"""
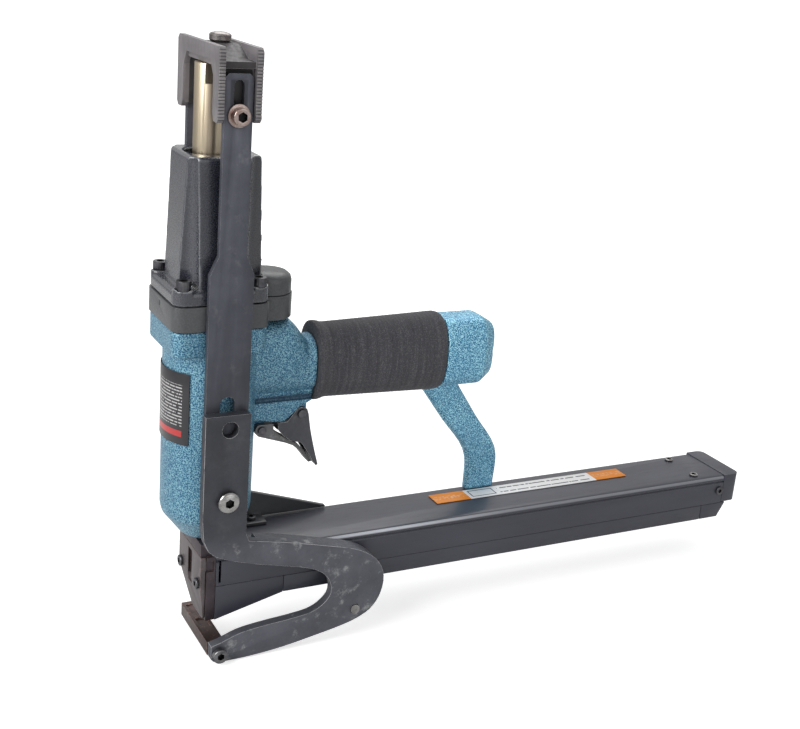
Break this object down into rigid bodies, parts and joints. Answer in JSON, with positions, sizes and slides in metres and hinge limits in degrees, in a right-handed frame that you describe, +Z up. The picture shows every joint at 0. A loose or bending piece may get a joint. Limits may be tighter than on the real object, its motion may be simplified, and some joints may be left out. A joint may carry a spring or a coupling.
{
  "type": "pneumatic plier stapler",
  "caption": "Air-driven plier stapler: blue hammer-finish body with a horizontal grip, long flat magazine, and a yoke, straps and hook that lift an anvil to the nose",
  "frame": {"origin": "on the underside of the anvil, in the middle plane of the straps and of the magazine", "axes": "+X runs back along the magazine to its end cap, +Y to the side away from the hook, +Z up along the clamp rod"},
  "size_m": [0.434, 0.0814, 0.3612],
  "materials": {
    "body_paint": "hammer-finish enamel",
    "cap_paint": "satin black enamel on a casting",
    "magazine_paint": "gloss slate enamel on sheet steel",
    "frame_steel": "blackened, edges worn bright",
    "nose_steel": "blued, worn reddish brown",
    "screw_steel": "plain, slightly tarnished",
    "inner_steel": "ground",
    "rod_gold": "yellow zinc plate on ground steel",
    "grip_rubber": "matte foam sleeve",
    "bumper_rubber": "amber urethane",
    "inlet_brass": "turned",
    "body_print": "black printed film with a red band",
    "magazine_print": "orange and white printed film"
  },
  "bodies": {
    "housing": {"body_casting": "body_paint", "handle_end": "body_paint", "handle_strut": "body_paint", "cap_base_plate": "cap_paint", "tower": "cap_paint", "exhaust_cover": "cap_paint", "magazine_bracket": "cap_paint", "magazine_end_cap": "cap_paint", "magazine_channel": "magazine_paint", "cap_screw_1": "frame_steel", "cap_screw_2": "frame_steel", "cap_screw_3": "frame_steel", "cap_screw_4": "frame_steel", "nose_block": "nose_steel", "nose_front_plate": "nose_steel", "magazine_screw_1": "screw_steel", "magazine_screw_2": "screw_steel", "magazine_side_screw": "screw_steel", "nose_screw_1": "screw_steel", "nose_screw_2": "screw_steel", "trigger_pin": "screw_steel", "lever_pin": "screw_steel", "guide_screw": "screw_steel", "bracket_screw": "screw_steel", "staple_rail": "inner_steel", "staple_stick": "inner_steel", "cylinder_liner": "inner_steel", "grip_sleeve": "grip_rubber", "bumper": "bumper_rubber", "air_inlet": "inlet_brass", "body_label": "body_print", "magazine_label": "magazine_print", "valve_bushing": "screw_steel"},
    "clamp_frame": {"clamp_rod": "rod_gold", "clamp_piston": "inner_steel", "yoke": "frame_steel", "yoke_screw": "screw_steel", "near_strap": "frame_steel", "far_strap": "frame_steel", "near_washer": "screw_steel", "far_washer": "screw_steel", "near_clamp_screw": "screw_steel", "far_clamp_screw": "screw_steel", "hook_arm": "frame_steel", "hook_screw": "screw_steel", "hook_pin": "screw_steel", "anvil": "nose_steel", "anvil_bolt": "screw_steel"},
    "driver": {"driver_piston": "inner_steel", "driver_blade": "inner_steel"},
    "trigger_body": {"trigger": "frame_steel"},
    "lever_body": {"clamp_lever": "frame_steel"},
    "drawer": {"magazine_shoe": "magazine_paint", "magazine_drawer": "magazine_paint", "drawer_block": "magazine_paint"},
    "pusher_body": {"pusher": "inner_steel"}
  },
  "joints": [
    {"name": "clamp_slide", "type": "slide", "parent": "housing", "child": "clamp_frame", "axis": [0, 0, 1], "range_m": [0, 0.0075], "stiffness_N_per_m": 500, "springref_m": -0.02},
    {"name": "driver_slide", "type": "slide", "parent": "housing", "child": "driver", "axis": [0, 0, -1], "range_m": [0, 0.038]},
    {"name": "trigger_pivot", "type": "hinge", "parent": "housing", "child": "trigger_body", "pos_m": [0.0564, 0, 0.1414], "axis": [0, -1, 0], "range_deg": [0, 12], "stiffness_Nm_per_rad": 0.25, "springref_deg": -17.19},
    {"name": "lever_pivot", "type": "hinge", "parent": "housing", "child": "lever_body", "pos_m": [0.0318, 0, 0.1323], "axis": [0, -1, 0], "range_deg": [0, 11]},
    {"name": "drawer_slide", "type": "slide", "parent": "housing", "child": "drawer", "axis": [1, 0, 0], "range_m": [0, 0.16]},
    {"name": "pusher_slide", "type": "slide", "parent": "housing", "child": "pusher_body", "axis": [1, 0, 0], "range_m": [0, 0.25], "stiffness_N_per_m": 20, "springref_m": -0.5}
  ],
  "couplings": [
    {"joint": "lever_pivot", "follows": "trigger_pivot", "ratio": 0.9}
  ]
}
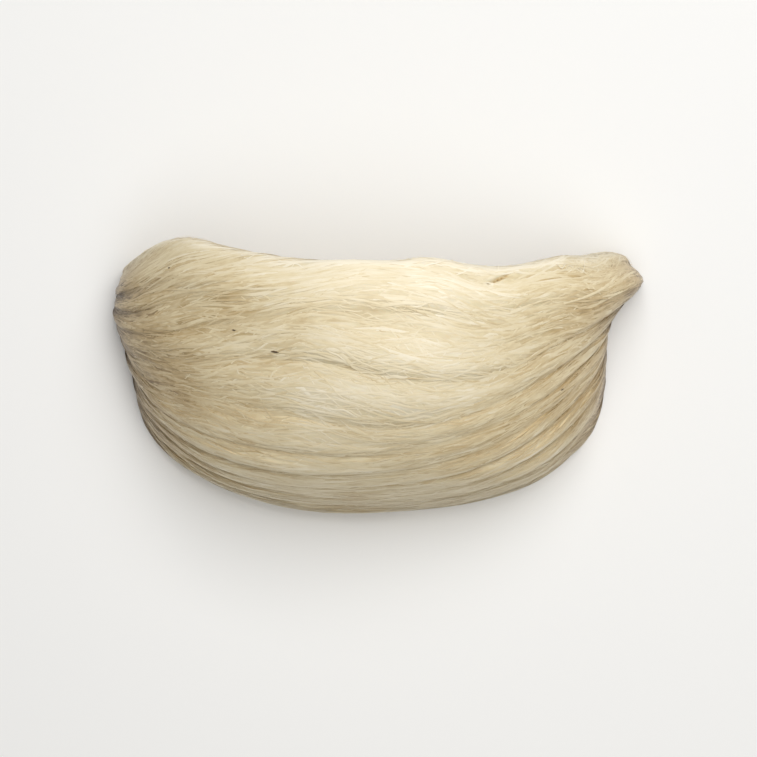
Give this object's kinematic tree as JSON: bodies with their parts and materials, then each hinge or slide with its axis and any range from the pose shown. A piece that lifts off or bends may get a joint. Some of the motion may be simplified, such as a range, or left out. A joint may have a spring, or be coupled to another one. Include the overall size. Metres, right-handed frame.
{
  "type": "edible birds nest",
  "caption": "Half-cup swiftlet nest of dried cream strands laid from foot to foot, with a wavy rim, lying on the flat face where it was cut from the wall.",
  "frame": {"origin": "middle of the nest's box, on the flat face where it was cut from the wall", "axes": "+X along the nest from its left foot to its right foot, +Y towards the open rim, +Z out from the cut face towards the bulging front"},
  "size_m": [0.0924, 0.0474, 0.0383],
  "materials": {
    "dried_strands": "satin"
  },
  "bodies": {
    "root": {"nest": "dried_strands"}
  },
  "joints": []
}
"""
#### [INSTRUCTIONS FOR THE TASK]
Copy the records above exactly.

#### [REPLY]
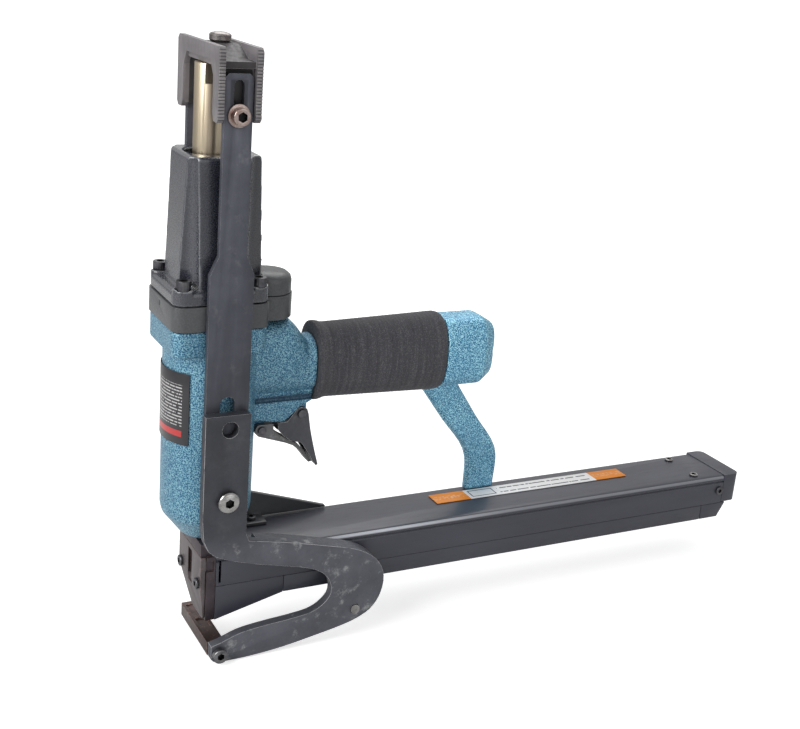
Break this object down into rigid bodies, parts and joints. Answer in JSON, with positions, sizes and slides in metres and hinge limits in degrees, in a right-handed frame that you describe, +Z up. The picture shows every joint at 0. A loose or bending piece may get a joint. Limits may be tighter than on the real object, its motion may be simplified, and some joints may be left out. A joint may carry a spring or a coupling.
{
  "type": "pneumatic plier stapler",
  "caption": "Air-driven plier stapler: blue hammer-finish body with a horizontal grip, long flat magazine, and a yoke, straps and hook that lift an anvil to the nose",
  "frame": {"origin": "on the underside of the anvil, in the middle plane of the straps and of the magazine", "axes": "+X runs back along the magazine to its end cap, +Y to the side away from the hook, +Z up along the clamp rod"},
  "size_m": [0.434, 0.0814, 0.3612],
  "materials": {
    "body_paint": "hammer-finish enamel",
    "cap_paint": "satin black enamel on a casting",
    "magazine_paint": "gloss slate enamel on sheet steel",
    "frame_steel": "blackened, edges worn bright",
    "nose_steel": "blued, worn reddish brown",
    "screw_steel": "plain, slightly tarnished",
    "inner_steel": "ground",
    "rod_gold": "yellow zinc plate on ground steel",
    "grip_rubber": "matte foam sleeve",
    "bumper_rubber": "amber urethane",
    "inlet_brass": "turned",
    "body_print": "black printed film with a red band",
    "magazine_print": "orange and white printed film"
  },
  "bodies": {
    "housing": {"body_casting": "body_paint", "handle_end": "body_paint", "handle_strut": "body_paint", "cap_base_plate": "cap_paint", "tower": "cap_paint", "exhaust_cover": "cap_paint", "magazine_bracket": "cap_paint", "magazine_end_cap": "cap_paint", "magazine_channel": "magazine_paint", "cap_screw_1": "frame_steel", "cap_screw_2": "frame_steel", "cap_screw_3": "frame_steel", "cap_screw_4": "frame_steel", "nose_block": "nose_steel", "nose_front_plate": "nose_steel", "magazine_screw_1": "screw_steel", "magazine_screw_2": "screw_steel", "magazine_side_screw": "screw_steel", "nose_screw_1": "screw_steel", "nose_screw_2": "screw_steel", "trigger_pin": "screw_steel", "lever_pin": "screw_steel", "guide_screw": "screw_steel", "bracket_screw": "screw_steel", "staple_rail": "inner_steel", "staple_stick": "inner_steel", "cylinder_liner": "inner_steel", "grip_sleeve": "grip_rubber", "bumper": "bumper_rubber", "air_inlet": "inlet_brass", "body_label": "body_print", "magazine_label": "magazine_print", "valve_bushing": "screw_steel"},
    "clamp_frame": {"clamp_rod": "rod_gold", "clamp_piston": "inner_steel", "yoke": "frame_steel", "yoke_screw": "screw_steel", "near_strap": "frame_steel", "far_strap": "frame_steel", "near_washer": "screw_steel", "far_washer": "screw_steel", "near_clamp_screw": "screw_steel", "far_clamp_screw": "screw_steel", "hook_arm": "frame_steel", "hook_screw": "screw_steel", "hook_pin": "screw_steel", "anvil": "nose_steel", "anvil_bolt": "screw_steel"},
    "driver": {"driver_piston": "inner_steel", "driver_blade": "inner_steel"},
    "trigger_body": {"trigger": "frame_steel"},
    "lever_body": {"clamp_lever": "frame_steel"},
    "drawer": {"magazine_shoe": "magazine_paint", "magazine_drawer": "magazine_paint", "drawer_block": "magazine_paint"},
    "pusher_body": {"pusher": "inner_steel"}
  },
  "joints": [
    {"name": "clamp_slide", "type": "slide", "parent": "housing", "child": "clamp_frame", "axis": [0, 0, 1], "range_m": [0, 0.0075], "stiffness_N_per_m": 500, "springref_m": -0.02},
    {"name": "driver_slide", "type": "slide", "parent": "housing", "child": "driver", "axis": [0, 0, -1], "range_m": [0, 0.038]},
    {"name": "trigger_pivot", "type": "hinge", "parent": "housing", "child": "trigger_body", "pos_m": [0.0564, 0, 0.1414], "axis": [0, -1, 0], "range_deg": [0, 12], "stiffness_Nm_per_rad": 0.25, "springref_deg": -17.19},
    {"name": "lever_pivot", "type": "hinge", "parent": "housing", "child": "lever_body", "pos_m": [0.0318, 0, 0.1323], "axis": [0, -1, 0], "range_deg": [0, 11]},
    {"name": "drawer_slide", "type": "slide", "parent": "housing", "child": "drawer", "axis": [1, 0, 0], "range_m": [0, 0.16]},
    {"name": "pusher_slide", "type": "slide", "parent": "housing", "child": "pusher_body", "axis": [1, 0, 0], "range_m": [0, 0.25], "stiffness_N_per_m": 20, "springref_m": -0.5}
  ],
  "couplings": [
    {"joint": "lever_pivot", "follows": "trigger_pivot", "ratio": 0.9}
  ]
}
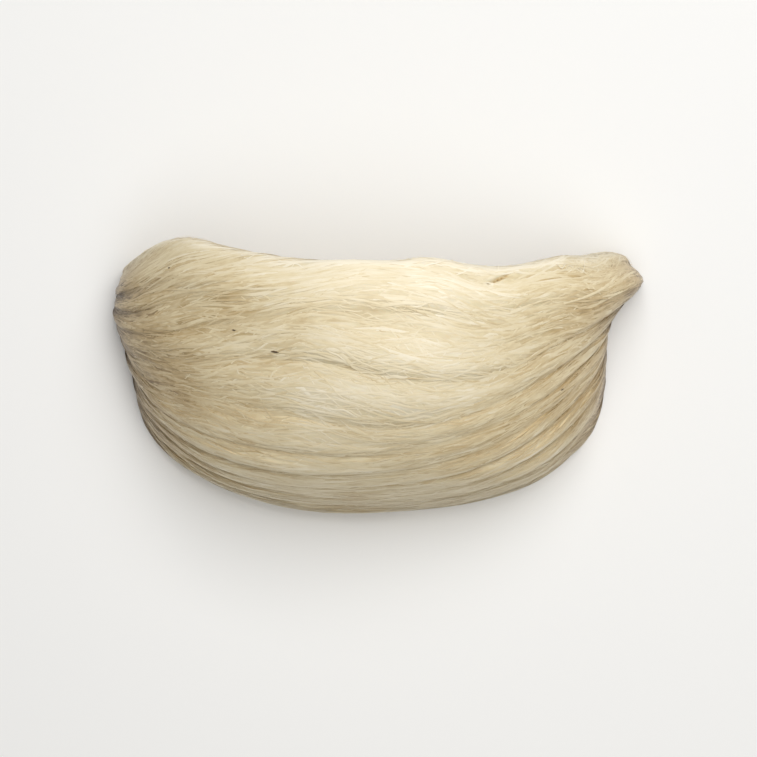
Give this object's kinematic tree as JSON: bodies with their parts and materials, then each hinge or slide with its axis and any range from the pose shown. A piece that lifts off or bends may get a joint. Some of the motion may be simplified, such as a range, or left out. A joint may have a spring, or be coupled to another one. Include the overall size. Metres, right-handed frame.
{
  "type": "edible birds nest",
  "caption": "Half-cup swiftlet nest of dried cream strands laid from foot to foot, with a wavy rim, lying on the flat face where it was cut from the wall.",
  "frame": {"origin": "middle of the nest's box, on the flat face where it was cut from the wall", "axes": "+X along the nest from its left foot to its right foot, +Y towards the open rim, +Z out from the cut face towards the bulging front"},
  "size_m": [0.0924, 0.0474, 0.0383],
  "materials": {
    "dried_strands": "satin"
  },
  "bodies": {
    "root": {"nest": "dried_strands"}
  },
  "joints": []
}